The opener, "Peace Celestial," is one of the most beautiful ballads Ware has ever attempted; it is immediately indicative of the sort of worrying away to the utter root of a musical concept that Ware specializes in live. "Sweet Georgia Bright," "Theme Of Ages" and "Surrendered," the three pieces which follow, are more upbeat, though simultaneously even more introspective. It must be mentioned that Susie Ibarra has been replaced in the drum chair by Guillermo E. Brown, who has changed the band utterly (as Ibarra did when she replaced Whit Dickey). Brown comes from a funk and rock background, and his powerful stroke offers an impetuousness and a power that Ibarra (who preferred the subtle deployment of miniature percussion instruments, and a generally more abstract style) only rarely produced. When Ware and Brown go after one another, with Shipp and Parker serving only to construct a sort of boxing-ring of block-chords, the album becomes something quite astonishing.

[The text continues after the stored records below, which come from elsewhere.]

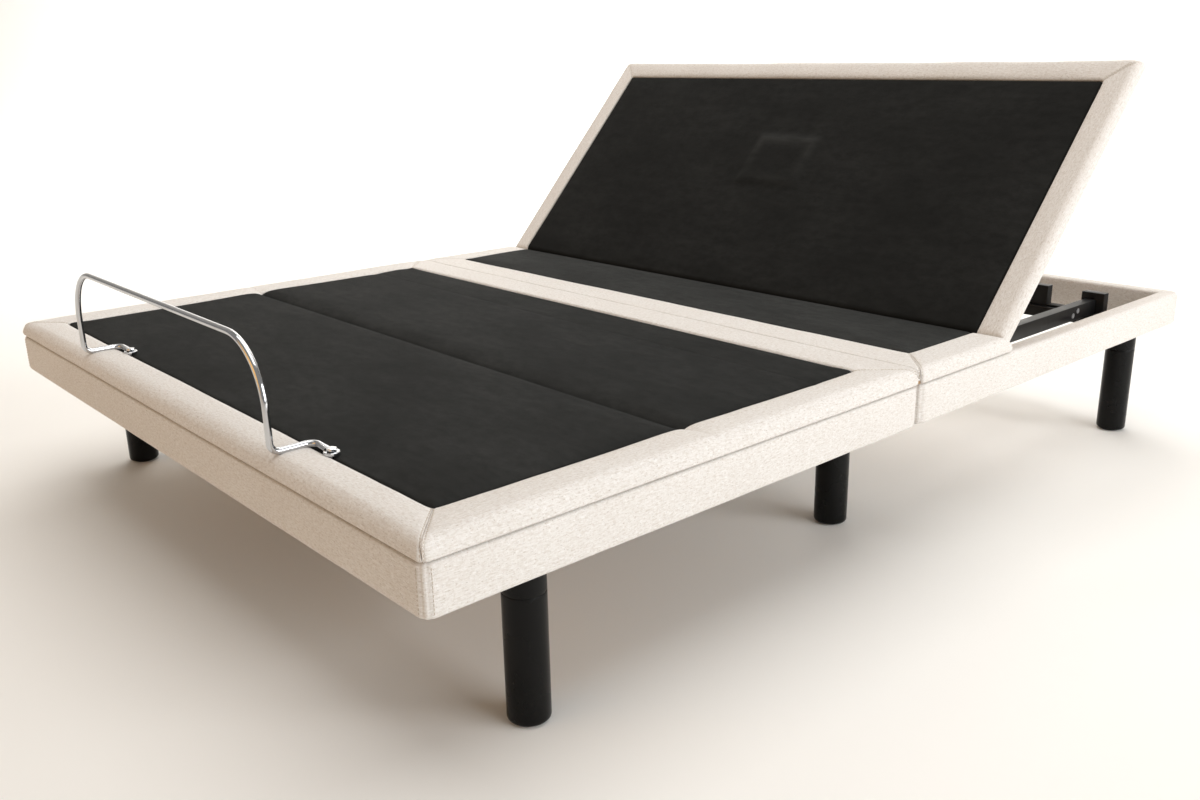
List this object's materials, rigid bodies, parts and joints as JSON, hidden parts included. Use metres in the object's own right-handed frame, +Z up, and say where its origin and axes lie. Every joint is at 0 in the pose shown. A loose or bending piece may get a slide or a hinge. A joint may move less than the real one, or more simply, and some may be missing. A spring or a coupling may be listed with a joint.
{
  "type": "adjustable bed base",
  "caption": "Upholstered adjustable bed base with a hinged powered head section, hinged thigh and foot sections, round legs and a mattress retainer bar.",
  "frame": {"origin": "on the floor under the middle of the base", "axes": "+Y towards the head end, +Z up, +X to the right of someone looking from the foot end to the head end"},
  "size_m": [1.52, 2.03, 0.8192],
  "materials": {
    "linen": "woven heathered upholstery",
    "charcoal_felt": "matt non-slip felt",
    "plywood": "raw",
    "black_steel": "satin powder coat",
    "leg_black": "satin",
    "chrome": "polished",
    "zinc": "zinc plated",
    "nylon": "satin",
    "black_plastic": "fine texture",
    "steel_rod": "ground"
  },
  "bodies": {
    "frame": {"foot_end_rail": "linen", "foot_mid_rail": "linen", "head_mid_rail": "linen", "head_end_rail": "linen", "foot_left_rail": "linen", "foot_right_rail": "linen", "head_left_rail": "linen", "head_right_rail": "linen", "foot_left_tube": "black_steel", "foot_right_tube": "black_steel", "head_left_tube": "black_steel", "head_right_tube": "black_steel", "foot_cross_tube": "black_steel", "head_cross_tube": "black_steel", "left_deck_rest": "black_steel", "right_deck_rest": "black_steel", "foot_left_leg": "leg_black", "foot_right_leg": "leg_black", "middle_left_leg": "leg_black", "middle_right_leg": "leg_black", "head_left_leg": "leg_black", "head_right_leg": "leg_black", "foot_seat_board": "plywood", "foot_seat_pad": "linen", "head_seat_board": "plywood", "head_seat_pad": "linen", "head_hinge": "zinc", "thigh_hinge": "zinc", "head_actuator_bracket": "black_steel", "control_box": "black_plastic", "power_supply": "black_plastic"},
    "head_deck": {"head_board": "plywood", "head_pad": "linen", "head_massage_motor": "black_plastic"},
    "thigh_deck": {"thigh_board": "plywood", "thigh_pad": "linen", "knee_hinge": "zinc"},
    "calf_deck": {"calf_board": "plywood", "calf_pad": "linen", "foot_massage_motor": "black_plastic", "retainer_bar": "chrome", "left_retainer_bolt": "chrome", "right_retainer_bolt": "chrome", "left_calf_glide": "nylon", "right_calf_glide": "nylon"},
    "head_lift": {"head_lift_shaft": "black_steel", "head_left_lift_arm": "black_steel", "head_right_lift_arm": "black_steel"},
    "head_left_roller": {"head_left_roller": "nylon"},
    "head_right_roller": {"head_right_roller": "nylon"},
    "foot_lift": {"foot_lift_shaft": "black_steel", "foot_left_lift_arm": "black_steel", "foot_right_lift_arm": "black_steel"},
    "foot_left_roller": {"foot_left_roller": "nylon"},
    "foot_right_roller": {"foot_right_roller": "nylon"},
    "head_actuator": {"head_actuator_body": "black_plastic"},
    "head_actuator_rod": {"head_actuator_rod": "steel_rod"},
    "foot_actuator": {"foot_actuator_body": "black_plastic"},
    "foot_actuator_rod": {"foot_actuator_rod": "steel_rod"}
  },
  "joints": [
    {"name": "head_tilt", "type": "hinge", "parent": "frame", "child": "head_deck", "pos_m": [0, 0.274, 0.322], "axis": [1, 0, 0], "range_deg": [-47.5, 12.5]},
    {"name": "thigh_tilt", "type": "hinge", "parent": "frame", "child": "thigh_deck", "pos_m": [0, -0.215, 0.322], "axis": [-1, 0, 0], "range_deg": [0, 35]},
    {"name": "knee_bend", "type": "hinge", "parent": "thigh_deck", "child": "calf_deck", "pos_m": [0, -0.516, 0.3069], "axis": [-1, 0, 0], "range_deg": [-56, 0]},
    {"name": "head_lift_turn", "type": "hinge", "parent": "frame", "child": "head_lift", "pos_m": [0, 0.294, 0.26], "axis": [1, 0, 0], "range_deg": [-46, 12.5]},
    {"name": "foot_lift_turn", "type": "hinge", "parent": "frame", "child": "foot_lift", "pos_m": [0, -0.225, 0.26], "axis": [-1, 0, 0], "range_deg": [0, 33.5]},
    {"name": "head_left_roller_spin", "type": "hinge", "parent": "head_lift", "child": "head_left_roller", "pos_m": [-0.4395, 0.50439, 0.51979], "axis": [1, 0, 0], "continuous": true},
    {"name": "head_right_roller_spin", "type": "hinge", "parent": "head_lift", "child": "head_right_roller", "pos_m": [0.4395, 0.50439, 0.51979], "axis": [1, 0, 0], "continuous": true},
    {"name": "foot_left_roller_spin", "type": "hinge", "parent": "foot_lift", "child": "foot_left_roller", "pos_m": [-0.3195, -0.3916, 0.2912], "axis": [1, 0, 0], "continuous": true},
    {"name": "foot_right_roller_spin", "type": "hinge", "parent": "foot_lift", "child": "foot_right_roller", "pos_m": [0.3195, -0.3916, 0.2912], "axis": [1, 0, 0], "continuous": true},
    {"name": "head_actuator_swing", "type": "hinge", "parent": "frame", "child": "head_actuator", "pos_m": [0, 0.038, 0.215], "axis": [1, 0, 0], "range_deg": [-0.6, 0.2]},
    {"name": "head_actuator_extend", "type": "slide", "parent": "head_actuator", "child": "head_actuator_rod", "axis": [0, 0.999, -0.0454], "range_m": [-0.047, 0.013]},
    {"name": "foot_actuator_swing", "type": "hinge", "parent": "frame", "child": "foot_actuator", "pos_m": [0, -0.79, 0.215], "axis": [1, 0, 0], "range_deg": [-0.6, 0]},
    {"name": "foot_actuator_extend", "type": "slide", "parent": "foot_actuator", "child": "foot_actuator_rod", "axis": [0, 0.9986, -0.0537], "range_m": [-0.046, 0]}
  ],
  "couplings": [
    {"joint": "knee_bend", "follows": "thigh_tilt", "ratio": -1.585},
    {"joint": "head_lift_turn", "follows": "head_tilt", "ratio": 0.9608},
    {"joint": "foot_lift_turn", "follows": "thigh_tilt", "ratio": 0.9463},
    {"joint": "head_actuator_swing", "follows": "head_tilt", "ratio": 0.01058},
    {"joint": "head_actuator_extend", "follows": "head_tilt", "m_per_rad": 0.055517},
    {"joint": "foot_actuator_swing", "follows": "thigh_tilt", "ratio": -0.01411},
    {"joint": "foot_actuator_extend", "follows": "thigh_tilt", "m_per_rad": -0.074208}
  ]
}
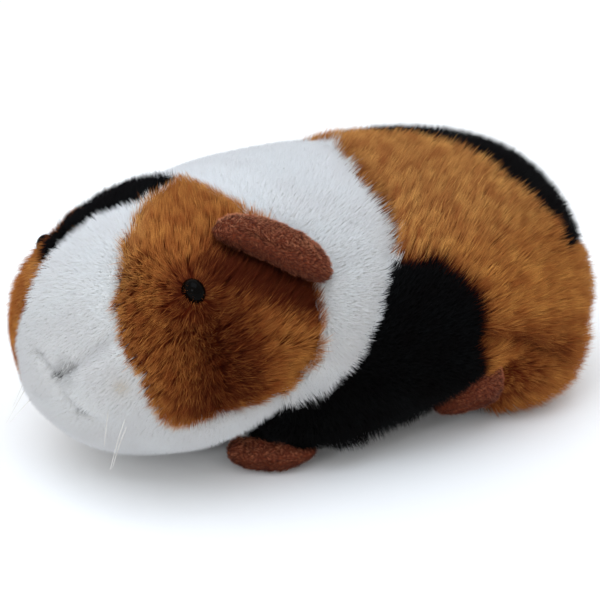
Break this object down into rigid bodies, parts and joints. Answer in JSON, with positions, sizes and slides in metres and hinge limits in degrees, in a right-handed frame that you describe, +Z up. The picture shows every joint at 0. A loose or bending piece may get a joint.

Ware has often been compared (by lazy critics) to late-period Coltrane or to Pharaoh Sanders. Neither comparison is truly accurate, and one hopes that upon hearing "Sweet Georgia Bright," "Glorified Calypso," and "African Drums," that these ideas finally will be put to rest. "Georgia Bright" is a Charles Lloyd composition. Lloyd was the first, in the mid-1960s, to bring avant-garde jazz to a hippie rock audience, and Ware has spoken often in interviews of wishing to bridge that gap once more, himself. "Glorified Calypso" is a tribute to Ware’s childhood mentor, Sonny Rollins. Rollins tutored Ware as a teenager, and was the first musician to bring calypso rhythms and melodies to jazz. This piece is, if possible, even more explicit a tribute than Ware’s remake of Rollins’s "East Broadway Run Down" on the Third Ear Recitation CD ("Run Down" was, after all, Rollins’s attempt to come to grips with the post-Coltrane "New Thing," and hardly representative of his greatest works or concepts). And on the disc’s last cut, the nearly 17-minute "African Drums," Ware essays a virtually textbook Coltrane style-cop. Not the post-1965 Coltrane of Ascension and Interstellar Space, to whom he has been compared in the past, but the modal Coltrane of My Favorite Things and "Afro-Blue." Guillermo Brown’s churning rhythms drive Ware onward and upward, in spiraling loops of sound, until the piece at last comes to rest, and the listener exhales, knowing that this has been a revelatory journey indeed. Surrendered is not a record of capitulation by any lights; rather, it is a record which must be surrendered to, and the rewards it offers are great indeed.